Response to the research question
The research question posed in Bees (1995) research entails establishing a suitable mode of study that can be adopted to suit the student’s not interest in History class based on the teacher’s personal experience, subject application, and efficacy of teaching. The study responds to the research question by providing feasible mechanisms that can be used in addressing the existing gaps leading to the shortage in relevant teaching skills. These skills specifically focus on improving individual focus on a certain group of students considered as being able to deliver even though little focus is given to address their concerns, which is essentially teacher oriented. Bees (1995) observes that “In this respect my action research will not only improve my own practice but also examine and develop ideas about education theory which could have a general relevance for teachers.”
Action plan proposed
The action plan proposed in the research study entails the following processes: identifying the concern of the classroom; identifying probable solutions for the research problem; identifying the type of evidence that will be collected to suit the solution; establishing a mode of understanding that can be reflected or incorporated in future practice; and identifying the mode of communication that will be used in making the claims public (Bees, 1995). This action fundamentally aims at getting all the relevant data needed for to address the research question, subjecting this data to significant analysis and reflection then providing action proposals for the problem.
Avenue for next steps
The research study has provided several avenues for next steps that are necessary in identifying the understanding of a student’s perspective of issues, which have an impact on the subject being taught. First, the fact that the research primarily concentrates on the subject of History, this creates interest in the application of similar strategies in other core subjects of the curriculum. Secondly, Bees observes that he still expresses doubt regarding the impact the proposed strategies will have in Jon’s performance.

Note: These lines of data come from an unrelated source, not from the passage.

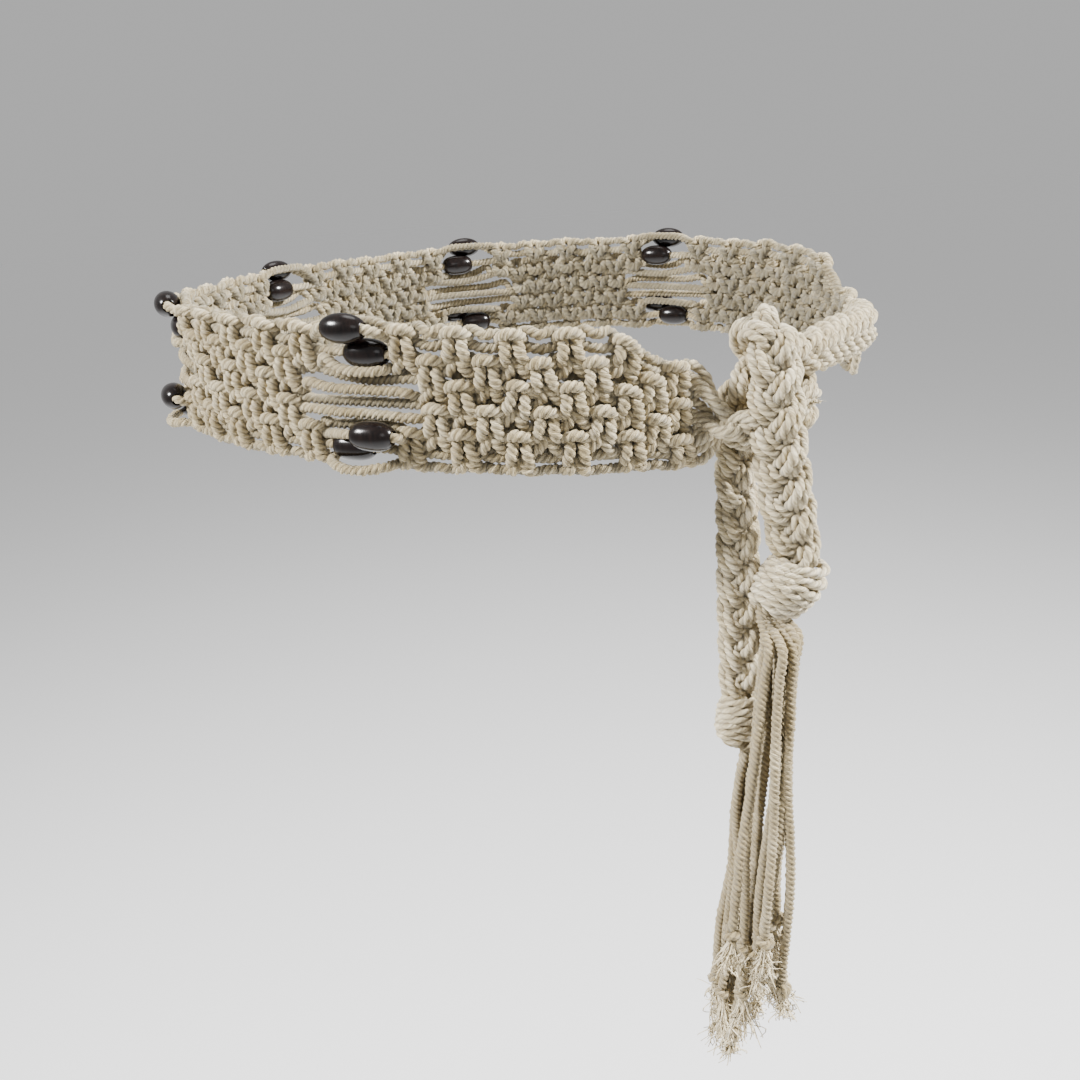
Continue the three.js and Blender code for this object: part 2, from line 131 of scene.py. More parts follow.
columnSpan = (band["innerSections"] * (band["innerColumns"] - 1) * band["pitch"]
              + 2 * (band["endColumns"] - 1) * band["pitch"] + (band["innerSections"] + 1) * band["window"])
lastColumn = band["firstColumn"] - columnSpan
tieAt = band["firstColumn"] + band["tie"]


def smoothStep(x, low=0.0, high=1.0):
    t = np.clip((np.asarray(x, float) - low) / (high - low), 0, 1)
    return t * t * (3 - 2 * t)


def onBand(along, up, out):
    # the band's two ends are gathered, and the far end stands off the body
    along, up, out = (np.asarray(v, float) for v in (along, up, out))
    fromNear = 1 - (band["firstColumn"] - along) / band["reach"]
    fromFar = 1 - (along - lastColumn) / band["reach"]
    gathered = smoothStep(np.maximum(fromNear, fromFar))
    away = band["standOff"] * smoothStep(1 - (along - lastColumn) / (3 * band["reach"]))
    return onBelt(along, up * (1 - band["squeeze"] * gathered) - band["drop"] * gathered, out + away)


# smooth lines and swept cords
# lay: the length of one turn of the twist; swells and lobes make the plies a little uneven
cord = {"radius": 2.1, "lay": {"band": 7.2, "braid": 11.0, "fringe": 6.6, "wrap": 15.0}, "step": 0.85, "plies": 3,
        "groove": 0.72, "shoulder": 0.99, "uneven": 0.03, "swells": (2.7, 1.1), "lobe": 0.06, "lobeRun": 2.1,
        "lobeStep": 2.4, "uvLength": 10.0}
plyShape = np.tile([cord["groove"], cord["shoulder"], cord["shoulder"]], cord["plies"])


def splineThrough(points, extra=None, perSpan=8):
    # centripetal spline through points, carrying any extra columns with it
    points = np.asarray(points, float)
    carried = points if extra is None else np.column_stack([points, extra])
    padded = np.vstack([2 * carried[0] - carried[1], carried, 2 * carried[-1] - carried[-2]])
    gap = np.sqrt(np.maximum(np.linalg.norm(np.diff(padded[:, :3], axis=0), axis=1), 1e-4))
    knot = np.concatenate([[0], np.cumsum(gap)])
    part = np.linspace(0, 1, perSpan, endpoint=False)
    lines = []
    for k in range(1, len(padded) - 2):
        t0, t1, t2, t3 = knot[k - 1:k + 3]
        p0, p1, p2, p3 = padded[k - 1:k + 3]
        t = (t1 + (t2 - t1) * part)[:, None]
        a1 = (t1 - t) / (t1 - t0) * p0 + (t - t0) / (t1 - t0) * p1
        a2 = (t2 - t) / (t2 - t1) * p1 + (t - t1) / (t2 - t1) * p2
        a3 = (t3 - t) / (t3 - t2) * p2 + (t - t2) / (t3 - t2) * p3
        b1 = (t2 - t) / (t2 - t0) * a1 + (t - t0) / (t2 - t0) * a2
        b2 = (t3 - t) / (t3 - t1) * a2 + (t - t1) / (t3 - t1) * a3
        lines.append((t2 - t) / (t2 - t1) * b1 + (t - t1) / (t2 - t1) * b2)
    return np.vstack(lines + [carried[-1:]])


def evenly(line, step):
    travelled = np.concatenate([[0], np.cumsum(np.linalg.norm(np.diff(line[:, :3], axis=0), axis=1))])
    count = max(3, int(round(travelled[-1] / step)) + 1)
    places = np.linspace(0, travelled[-1], count)
    return np.stack([np.interp(places, travelled, line[:, k]) for k in range(line.shape[1])], -1), places


def framesAlong(line):
    # directions across the line that turn as little as they can
    ahead = np.gradient(line, axis=0)
    ahead /= np.linalg.norm(ahead, axis=1, keepdims=True)
    start = np.cross(ahead[0], [0.0, 0.0, 1.0] if abs(ahead[0][2]) < 0.9 else [1.0, 0.0, 0.0])
    across = [start / np.linalg.norm(start)]
    for k in range(1, len(line)):
        v = across[-1] - ahead[k] * np.dot(across[-1], ahead[k])
        across.append(v / math.sqrt(v[0] ** 2 + v[1] ** 2 + v[2] ** 2))
    across = np.array(across)
    return across, np.cross(ahead, across)


class Strands:
    # gathers swept cords into one mesh, with a length coordinate and a place round the cord as its UVs
    def __init__(self):
        self.points, self.faces, self.uvs, self.tones, self.sunk, self.count = [], [], [], [], [], 0

    def addRings(self, rings, places, tone, sunk=0.0, flat=False):
        ringCount, sideCount = rings.shape[:2]
        index = np.arange(ringCount * sideCount).reshape(ringCount, sideCount) + self.count
        a, b = index[:-1], np.roll(index, -1, 1)[:-1]
        c, d = np.roll(index, -1, 1)[1:], index[1:]
        self.faces.append(np.stack([a, b, c, d], -1).reshape(-1, 4))
        u = places / cord["uvLength"]
        # a flat yarn keeps to the middle of a ply, clear of the painted shade in the grooves
        v = np.full(sideCount + 1, 1 / 6) if flat else np.arange(sideCount + 1) / sideCount
        corner = np.empty((ringCount - 1, sideCount, 4, 2))
        corner[..., 0, 0] = corner[..., 1, 0] = u[:-1, None]
        corner[..., 2, 0] = corner[..., 3, 0] = u[1:, None]
        corner[..., 0, 1] = corner[..., 3, 1] = v[:-1]
        corner[..., 1, 1] = corner[..., 2, 1] = v[1:]
        self.uvs.append(corner.reshape(-1, 2))
        # a closing point at each end
        ends = np.stack([rings[0].mean(0), rings[-1].mean(0)])
        self.points += [rings.reshape(-1, 3), ends]
        first, last = index[0], index[-1]
        tip = self.count + ringCount * sideCount
        for ring, point, flip, place in ((first, tip, True, u[0]), (last, tip + 1, False, u[-1])):
            nextOne = np.roll(ring, -1)
            pair = (nextOne, ring) if flip else (ring, nextOne)
            self.faces.append(np.stack([*pair, np.full(sideCount, point)], -1))
            self.uvs.append(np.tile([[place, 0.5]], (3 * sideCount, 1)))
        self.tones.append(np.full(ringCount * sideCount + 2, tone))
        # painted shade in recesses, one value for each ring
        deep = np.repeat(np.broadcast_to(sunk, ringCount), sideCount)
        self.sunk.append(np.concatenate([deep, deep[:1], deep[-1:]]))
        self.count += ringCount * sideCount + 2

    def addCord(self, line, lay, tone):
        rings, places, _ = sweepCord(line, 1.0, lay)
        self.addRings(rings, places, tone)

    def build(self, name, material):
        points = np.concatenate(self.points) * mm
        loops = np.concatenate([f.reshape(-1) for f in self.faces])
        sizes = np.concatenate([np.full(len(f), f.shape[1]) for f in self.faces])
        mesh = bpy.data.meshes.new(name)
        mesh.vertices.add(len(points))
        mesh.vertices.foreach_set("co", points.astype(np.float32).ravel())
        mesh.loops.add(len(loops))
        mesh.loops.foreach_set("vertex_index", loops.astype(np.int32))
        mesh.polygons.add(len(sizes))
        mesh.polygons.foreach_set("loop_start", np.concatenate([[0], np.cumsum(sizes)[:-1]]).astype(np.int32))
        mesh.polygons.foreach_set("use_smooth", np.ones(len(sizes), bool))
        layer = mesh.uv_layers.new(name="cordUV")
        layer.data.foreach_set("uv", np.concatenate(self.uvs).astype(np.float32).ravel())
        tone = mesh.attributes.new("tone", "FLOAT", "POINT")
        tone.data.foreach_set("value", np.concatenate(self.tones).astype(np.float32))
        # the painted shade in recesses, read by the material
        deep = mesh.attributes.new("sunk", "FLOAT", "POINT")
        deep.data.foreach_set("value", np.concatenate(self.sunk).astype(np.float32))
        mesh.update(calc_edges=True)
        mesh.validate()
        piece = bpy.data.objects.new(name, mesh)
        bpy.context.scene.collection.objects.link(piece)
        mesh.materials.append(material)
        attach(piece, "root")
        return piece


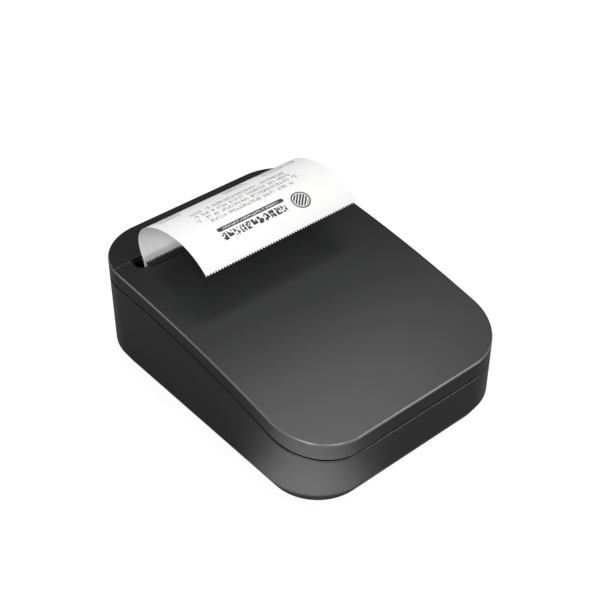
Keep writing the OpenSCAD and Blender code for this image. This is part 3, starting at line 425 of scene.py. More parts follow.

He objects, “I am still left in doubt that he will perform at his best in my subject in future” (Bees, 1995). This creates an avenue for establishing the relative efficacy of the proposed methodologies on the student’s performance level.
Relevance of diagnosis, direction and feedback to the nature/purpose of action research
The proposed diagnosis to the research study is relevant by virtue of the focus on the teacher’s weaknesses as opposed to the assumption that the problem could be primarily centered on the student. Bees objects, “I feel that I have shown that there is a relationship between motivation and understanding” (Bees, 1995). In addition the direction of the research is having a significant impact towards the meeting the initial objectives. Furthermore, through developing interactive sessions, the research was fundamentally able to address the real concerns affecting the student ‘Jon’. It is also important to note that the feedback from the main study participant ‘Jon’ were elementally positive with regard to the strategies being implemented. In the last interview, he uses Jack Whitehead as an evaluation tool for his research (Bees, 1995). In the feedback Jack Whitehead affirms the researcher’s speculations regarding the research adaptations. Students need to be given an opportunity to engage in open-ended and self motivated sessions accompanied with sufficient guidance and direction from their teachers (Potts, 2003).